AsylNews 3/2020 – Asylwesen Schweiz

Eine geplante Gesetzesänderung soll den Schweizer Asylbehörden in Zukunft erlauben, Handys, Laptops und andere Datenträger von Asylsuchenden systematisch auszuwerten. Gegnerinnen und Gegner der Vorlage werten dies als schwerwiegenden Eingriff in die Privatsphäre der Betroffenen.

Voraussichtlich in der Wintersession 2020 wird der Gesetzesentwurf zur Mitwirkungspflicht und den Überprüfungsmöglichkeiten von elektronischen Datenträgern im Asylverfahren dem Nationalrat unterbreitet. Die Vorlage geht zurück auf die parlamentarische Initiative des Zürcher SVP-Nationalrates Gregor Rutz vom März 2017. Sie sieht vor, dass Geflüchtete im Asylprozess ihre Handydaten offenlegen müssen. Bereits heute besteht laut Asylgesetz eine gesetzliche Mitwirkungspflicht, im Rahmen derer Asylsuchende ihre Identität offenlegen und dazu ihre Reisepapiere und Identitätsausweise abgeben müssen. Auch Handydaten können als Beweismittel hinzugezogen werden – bis jetzt allerdings nur auf freiwilliger Basis. Die angestrebte Gesetzesrevision will die Mitwirkungspflicht um die obligatorische Geräteherausgabe erweitern, um Identität, Staatsangehörigkeit und Informationen über die Flucht besser überprüfen zu können, wenn keine Identitätsdokumente vorliegen oder wenn es keine anderen zumutbaren Recherchemöglichkeiten gibt. Zentrale Aspekte des Gesetzes wie beispielsweise die Definition, welche Daten erhoben werden sollen, oder die konkrete Regelung des Zugriffs, sollen gemäss dem Vorentwurf der Staatspolitischen Kommission des Nationalrates (SPK-N) erst auf Verordnungsstufe geregelt werden.

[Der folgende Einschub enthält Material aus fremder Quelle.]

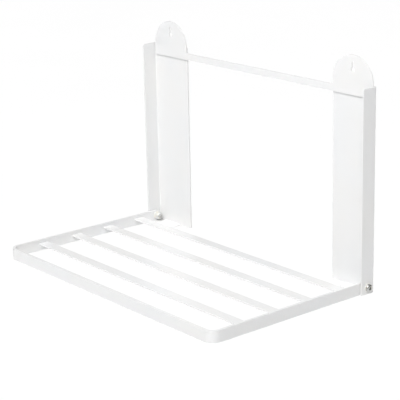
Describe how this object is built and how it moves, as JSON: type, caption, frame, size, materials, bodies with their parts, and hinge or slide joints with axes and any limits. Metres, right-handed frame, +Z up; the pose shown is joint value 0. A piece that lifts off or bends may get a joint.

Zweckdienlich und effizient
In der Vernehmlassung, die bis Anfang Juni 2020 lief, befürworteten die bürgerlichen Parteien (SVP, FDP, CVP) die Gesetzesrevision. Sie sind der Auffassung, dass die Auswertung von Handydaten eine effiziente Methode zur Informationsbeschaffung darstelle. Dieser Auffassung ist auch der Berner Regierungsrat. Der damit verbundene Eingriff in die Privatsphäre der Asylsuchenden wird als vertretbar und verhältnismässig gewertet. Die Befürworterinnen und Befürworter verweisen dabei unter anderem auf die Situation in Deutschland, wo es dem Bundesamt für Flüchtlinge bereits heute möglich ist, elektronische Daten von Asylsuchenden routinemässig zu prüfen, sowie auf ein Pilotprojekt des Staatssekretariates für Migration (SEM), welches von November 2017 bis Mai 2018 die freiwillige Abgabe von 565 Handys und anderen Datenträgern ausgewertet hat. Die ausgewerteten Daten des Schweizer Pilotprojekts lieferten in fünfzehn Prozent der Fälle nützliche Hinweise zu Identität, Reiseweg oder Herkunft. Laut dem SEM sei eine solche Datenauswertung der oft schwierigen Identitäts-
abklärung dienlich und man erhoffe sich durch eine gesetzliche Verpflichtung zur Geräteabgabe noch bessere Resultate.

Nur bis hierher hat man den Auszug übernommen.